§ EXERCISE TASK:
Set down the lines from the one containing "a high polish." to the one containing "before = set(bpy.data.objects)", both lines included, exactly as they stand and with no other lines.

§ DATA EXCERPTS:
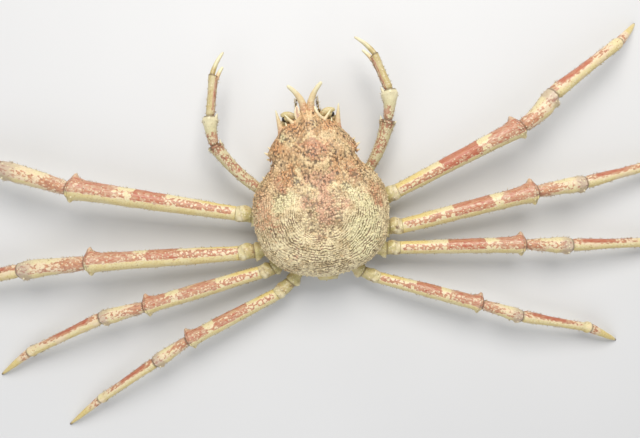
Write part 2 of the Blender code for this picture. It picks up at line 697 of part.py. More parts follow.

---

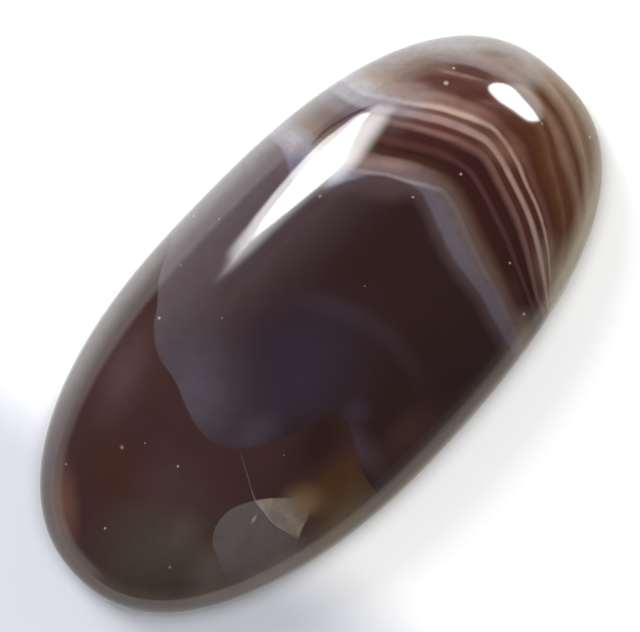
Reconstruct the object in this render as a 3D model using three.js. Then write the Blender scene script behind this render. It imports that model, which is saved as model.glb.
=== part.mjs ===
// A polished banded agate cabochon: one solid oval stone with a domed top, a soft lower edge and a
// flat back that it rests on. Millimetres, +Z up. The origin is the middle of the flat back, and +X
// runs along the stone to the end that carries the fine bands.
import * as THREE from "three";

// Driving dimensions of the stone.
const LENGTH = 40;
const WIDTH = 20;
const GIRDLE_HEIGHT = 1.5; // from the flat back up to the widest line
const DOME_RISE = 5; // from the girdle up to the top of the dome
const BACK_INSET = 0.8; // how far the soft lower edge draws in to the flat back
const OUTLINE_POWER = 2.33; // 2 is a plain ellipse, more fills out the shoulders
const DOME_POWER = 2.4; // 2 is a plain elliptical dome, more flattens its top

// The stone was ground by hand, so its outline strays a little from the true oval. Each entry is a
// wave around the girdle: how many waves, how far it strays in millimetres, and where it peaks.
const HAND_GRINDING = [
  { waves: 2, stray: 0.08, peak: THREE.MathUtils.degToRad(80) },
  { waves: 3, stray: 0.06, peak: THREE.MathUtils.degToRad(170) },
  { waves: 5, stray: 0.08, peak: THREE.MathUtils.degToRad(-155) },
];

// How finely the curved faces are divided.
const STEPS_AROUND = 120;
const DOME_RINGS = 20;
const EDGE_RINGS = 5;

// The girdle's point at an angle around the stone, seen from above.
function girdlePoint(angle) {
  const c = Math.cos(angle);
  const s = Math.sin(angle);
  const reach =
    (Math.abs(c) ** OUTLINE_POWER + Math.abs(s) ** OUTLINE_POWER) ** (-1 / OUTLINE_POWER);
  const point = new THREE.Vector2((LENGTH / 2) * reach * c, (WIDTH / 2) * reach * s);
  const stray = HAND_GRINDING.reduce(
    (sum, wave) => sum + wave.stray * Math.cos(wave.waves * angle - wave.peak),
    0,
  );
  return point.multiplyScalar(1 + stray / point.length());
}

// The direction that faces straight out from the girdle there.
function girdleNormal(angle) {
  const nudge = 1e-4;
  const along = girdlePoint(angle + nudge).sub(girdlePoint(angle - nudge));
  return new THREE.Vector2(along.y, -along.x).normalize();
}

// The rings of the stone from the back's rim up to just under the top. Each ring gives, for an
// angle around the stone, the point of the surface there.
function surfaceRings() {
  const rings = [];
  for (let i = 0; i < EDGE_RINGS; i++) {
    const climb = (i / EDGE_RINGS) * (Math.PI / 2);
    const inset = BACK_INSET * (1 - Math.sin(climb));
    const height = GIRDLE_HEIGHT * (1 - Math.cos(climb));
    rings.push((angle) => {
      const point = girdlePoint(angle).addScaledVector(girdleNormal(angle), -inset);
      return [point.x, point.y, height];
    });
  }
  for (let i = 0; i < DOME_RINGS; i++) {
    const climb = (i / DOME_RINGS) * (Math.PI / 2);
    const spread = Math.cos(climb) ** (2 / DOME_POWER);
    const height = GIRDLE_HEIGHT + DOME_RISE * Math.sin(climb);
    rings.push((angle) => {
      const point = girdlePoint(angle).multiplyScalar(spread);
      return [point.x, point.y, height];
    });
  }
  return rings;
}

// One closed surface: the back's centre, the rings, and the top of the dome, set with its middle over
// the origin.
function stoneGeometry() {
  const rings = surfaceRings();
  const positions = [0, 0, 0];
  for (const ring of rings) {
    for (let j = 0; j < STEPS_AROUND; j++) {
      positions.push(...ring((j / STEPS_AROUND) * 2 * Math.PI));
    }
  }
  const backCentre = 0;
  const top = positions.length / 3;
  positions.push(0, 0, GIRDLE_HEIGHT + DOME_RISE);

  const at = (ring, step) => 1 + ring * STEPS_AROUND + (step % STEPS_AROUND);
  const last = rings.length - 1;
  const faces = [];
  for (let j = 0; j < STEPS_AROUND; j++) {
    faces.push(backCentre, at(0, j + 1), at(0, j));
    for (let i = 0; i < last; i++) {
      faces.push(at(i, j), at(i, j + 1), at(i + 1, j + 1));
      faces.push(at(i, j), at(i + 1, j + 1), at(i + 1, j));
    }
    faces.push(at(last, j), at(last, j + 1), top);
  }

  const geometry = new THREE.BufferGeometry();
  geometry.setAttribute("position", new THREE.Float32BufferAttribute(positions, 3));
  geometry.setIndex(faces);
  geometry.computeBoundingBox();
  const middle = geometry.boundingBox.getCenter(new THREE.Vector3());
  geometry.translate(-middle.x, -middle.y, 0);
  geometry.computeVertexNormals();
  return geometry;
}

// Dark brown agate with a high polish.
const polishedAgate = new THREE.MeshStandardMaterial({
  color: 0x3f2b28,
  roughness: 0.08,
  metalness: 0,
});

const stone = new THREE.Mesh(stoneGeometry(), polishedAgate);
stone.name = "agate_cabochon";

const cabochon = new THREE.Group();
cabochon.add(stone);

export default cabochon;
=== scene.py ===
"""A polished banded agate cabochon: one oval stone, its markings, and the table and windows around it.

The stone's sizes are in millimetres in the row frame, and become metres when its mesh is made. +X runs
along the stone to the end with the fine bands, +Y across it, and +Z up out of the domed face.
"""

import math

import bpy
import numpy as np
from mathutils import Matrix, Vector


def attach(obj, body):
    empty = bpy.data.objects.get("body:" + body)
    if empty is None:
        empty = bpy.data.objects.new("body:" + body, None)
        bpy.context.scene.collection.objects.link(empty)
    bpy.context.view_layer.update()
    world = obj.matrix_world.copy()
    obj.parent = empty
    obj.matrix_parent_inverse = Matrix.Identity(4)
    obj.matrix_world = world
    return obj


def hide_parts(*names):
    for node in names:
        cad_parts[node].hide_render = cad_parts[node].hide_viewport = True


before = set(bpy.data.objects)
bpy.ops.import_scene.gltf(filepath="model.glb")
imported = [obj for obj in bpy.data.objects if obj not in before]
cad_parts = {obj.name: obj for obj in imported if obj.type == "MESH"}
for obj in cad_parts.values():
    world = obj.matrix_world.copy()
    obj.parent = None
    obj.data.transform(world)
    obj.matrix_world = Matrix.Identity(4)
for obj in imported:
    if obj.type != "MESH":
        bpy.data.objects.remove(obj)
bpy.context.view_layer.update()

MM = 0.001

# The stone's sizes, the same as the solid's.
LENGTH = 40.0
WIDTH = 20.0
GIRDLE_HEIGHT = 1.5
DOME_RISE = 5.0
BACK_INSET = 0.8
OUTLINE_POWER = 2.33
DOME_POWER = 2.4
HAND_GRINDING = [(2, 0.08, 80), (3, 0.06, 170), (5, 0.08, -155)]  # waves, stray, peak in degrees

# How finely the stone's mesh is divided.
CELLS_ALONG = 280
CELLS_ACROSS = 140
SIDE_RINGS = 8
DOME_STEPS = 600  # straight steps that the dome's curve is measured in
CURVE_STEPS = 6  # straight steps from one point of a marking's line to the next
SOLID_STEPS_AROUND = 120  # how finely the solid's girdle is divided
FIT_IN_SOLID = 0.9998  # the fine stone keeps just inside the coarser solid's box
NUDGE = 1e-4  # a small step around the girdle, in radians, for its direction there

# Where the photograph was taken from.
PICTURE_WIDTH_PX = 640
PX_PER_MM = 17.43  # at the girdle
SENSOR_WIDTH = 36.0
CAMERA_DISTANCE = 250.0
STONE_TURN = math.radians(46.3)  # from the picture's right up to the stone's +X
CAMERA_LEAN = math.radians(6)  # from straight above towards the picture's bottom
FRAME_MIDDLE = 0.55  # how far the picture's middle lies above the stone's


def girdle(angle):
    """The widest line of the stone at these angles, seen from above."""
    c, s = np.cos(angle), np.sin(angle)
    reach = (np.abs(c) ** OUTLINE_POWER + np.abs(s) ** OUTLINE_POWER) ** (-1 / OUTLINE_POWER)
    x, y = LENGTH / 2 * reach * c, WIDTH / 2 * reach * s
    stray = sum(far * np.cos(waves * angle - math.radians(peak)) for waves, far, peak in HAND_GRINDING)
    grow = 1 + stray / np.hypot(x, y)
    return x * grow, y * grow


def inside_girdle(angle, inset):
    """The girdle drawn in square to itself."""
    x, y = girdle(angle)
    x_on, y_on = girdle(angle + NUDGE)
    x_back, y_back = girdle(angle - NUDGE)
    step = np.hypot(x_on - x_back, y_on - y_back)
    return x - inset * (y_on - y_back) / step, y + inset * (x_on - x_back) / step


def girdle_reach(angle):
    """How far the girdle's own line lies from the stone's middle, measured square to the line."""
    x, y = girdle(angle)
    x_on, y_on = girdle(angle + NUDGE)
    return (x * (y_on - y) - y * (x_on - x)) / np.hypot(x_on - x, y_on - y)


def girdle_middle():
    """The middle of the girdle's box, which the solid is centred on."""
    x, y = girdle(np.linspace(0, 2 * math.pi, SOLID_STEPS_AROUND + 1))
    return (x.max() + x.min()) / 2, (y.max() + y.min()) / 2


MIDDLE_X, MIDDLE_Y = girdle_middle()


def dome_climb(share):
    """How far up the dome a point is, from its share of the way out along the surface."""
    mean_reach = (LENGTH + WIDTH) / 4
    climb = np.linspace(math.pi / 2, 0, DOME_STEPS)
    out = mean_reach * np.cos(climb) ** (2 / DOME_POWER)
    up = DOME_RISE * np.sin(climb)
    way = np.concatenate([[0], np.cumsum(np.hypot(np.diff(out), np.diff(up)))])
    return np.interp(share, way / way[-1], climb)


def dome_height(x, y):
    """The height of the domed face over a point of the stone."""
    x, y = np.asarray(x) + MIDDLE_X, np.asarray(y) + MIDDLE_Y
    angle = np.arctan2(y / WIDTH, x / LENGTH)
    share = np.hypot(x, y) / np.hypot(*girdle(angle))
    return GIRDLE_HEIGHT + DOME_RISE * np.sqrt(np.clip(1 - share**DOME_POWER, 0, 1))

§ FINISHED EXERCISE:
// Dark brown agate with a high polish.
const polishedAgate = new THREE.MeshStandardMaterial({
  color: 0x3f2b28,
  roughness: 0.08,
  metalness: 0,
});

const stone = new THREE.Mesh(stoneGeometry(), polishedAgate);
stone.name = "agate_cabochon";

const cabochon = new THREE.Group();
cabochon.add(stone);

export default cabochon;
=== scene.py ===
"""A polished banded agate cabochon: one oval stone, its markings, and the table and windows around it.

The stone's sizes are in millimetres in the row frame, and become metres when its mesh is made. +X runs
along the stone to the end with the fine bands, +Y across it, and +Z up out of the domed face.
"""

import math

import bpy
import numpy as np
from mathutils import Matrix, Vector


def attach(obj, body):
    empty = bpy.data.objects.get("body:" + body)
    if empty is None:
        empty = bpy.data.objects.new("body:" + body, None)
        bpy.context.scene.collection.objects.link(empty)
    bpy.context.view_layer.update()
    world = obj.matrix_world.copy()
    obj.parent = empty
    obj.matrix_parent_inverse = Matrix.Identity(4)
    obj.matrix_world = world
    return obj


def hide_parts(*names):
    for node in names:
        cad_parts[node].hide_render = cad_parts[node].hide_viewport = True


before = set(bpy.data.objects)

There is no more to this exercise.